PICO DA VIGIA 2
Pessoas, costumes, estórias e tradições da Fajã Grande das Flores e outros temas.
O RAPAZ SEM OLHOS
Era uma vez uma mãe que tinha dois filhos, mas como era muito pobre e pouco tinha para lhes dar. Um dia mandou-os pedir esmola mas havia de lhes dar, para levarem, um pequeno farnel do puco que ainda tinha em casa. Antes, porém, perguntou-lhes se queriam ambos comer da mesma vasilha ou levar cada um a sua comida separada. O mais velho disse que era melhor cada um levar a uma vasilha com a sua comida.
Assim fez a mãe. Pelo caminho o irmão mais novo disse que tinha fome e que queria comer o seu farnel. O mais velho concordou mas disse-lhe que era melhor comerem juntos, um dos farnéis, primeiro e depois o outro. Feito o acordo, no primeiro dia, comeram ambos a comida do mais novo. No segundo dia, à hora do almoço, disse este:
- Ó irmão, vamos agora comer o teu farnel?
O mais velho disse-lhe que não pois ainda era muito cedo, mas às escondidas foi comendo tudo o que levava na sua vasilha sem dar nada ao mais novo.
À noite, o irmão mais novo voltou a pedir ao mais velho que, conforme o combinado repartisse com ele o seu farnel, pois estava a morrer de fome.
O mais velho retorquiu:
- Só se me deixares tirar um dos teus olhos.

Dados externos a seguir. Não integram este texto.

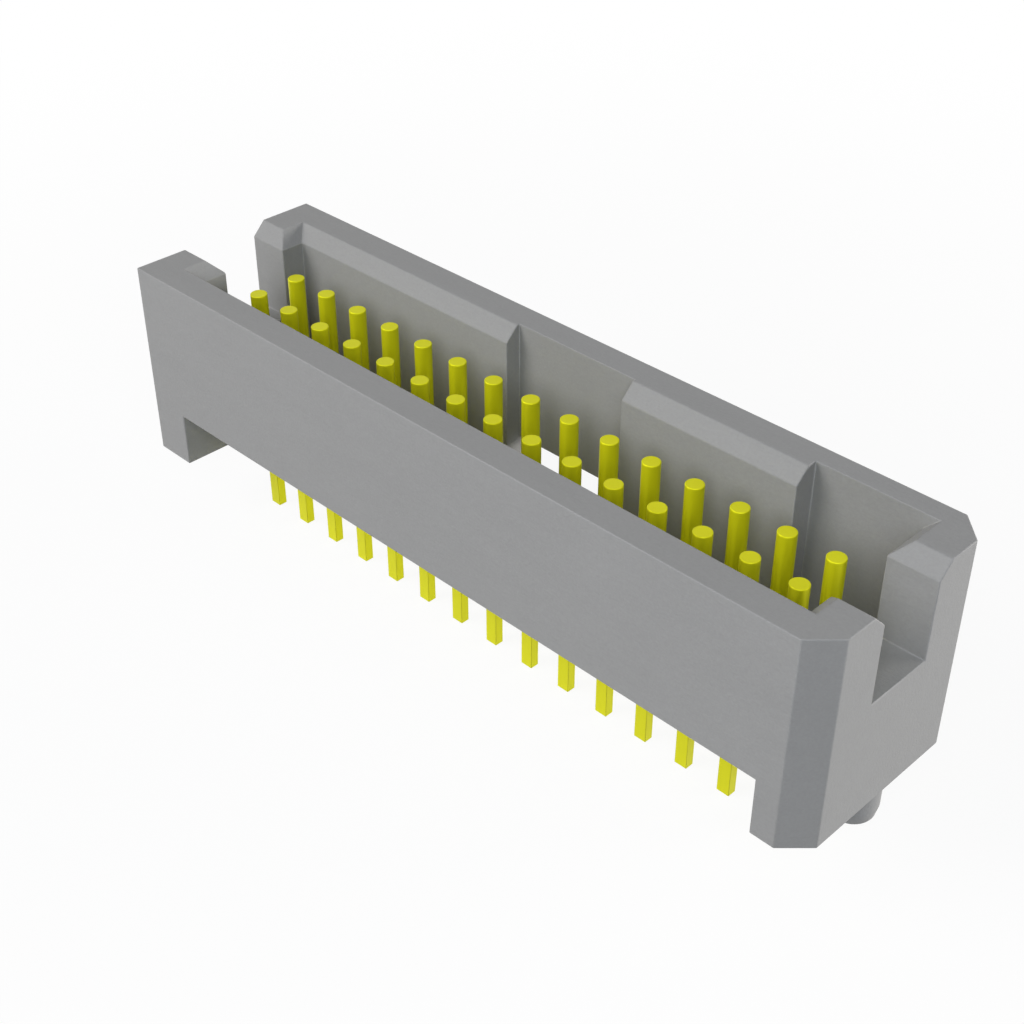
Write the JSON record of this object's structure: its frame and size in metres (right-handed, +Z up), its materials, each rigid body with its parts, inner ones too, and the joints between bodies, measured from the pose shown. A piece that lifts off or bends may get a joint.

A fome era tanta que o rapaz cedeu, pese embora, depois de lhe tirar um olho, o irmão mais velho não lhe tenha dado nenhuma comida.
Na manhã seguinte aconteceu o mesmo e o irmão mais novo ficou sem o outro olho.
Vendo o irmão cego, o mais velho decidiu abandoná-lo, deixando-o sozinho. Passado algum tempo, depois de caminhar na escuridão, o rapaz chegou a um sítio onde ouviu o barulho a água. Cuidando que era um rio e com medo de cair à água e morrer afogado o rapaz decidiu sentar-se ali, não se arriscando a atravessar o rio. Cansado e cheio de fome adormeceu.
Ora era naquele local que todas as noites se reuniam as feiticeiras para decidir o que haviam de fazer no dia seguinte. Vendo ali o menino, esfomeado, doente e cego, uma das feiticeiras decidiu que havia curá-lo. Havia ali perto uma árvore. A feiticeira apanhou três folhas e cuspiu-lhe três vezes, antes de amanhecer. Depois esmagou as folhas nas mãos, formando uma papa ou bálsamo com o qual untou as pálpebras dos olhos do rapaz, que assim voltou a ter os seus olhos e a ver.
Com esta “estória” pretendia mostrar-se que afinal as feiticeiras não eram tão más como, muitas vezes, se cuidava.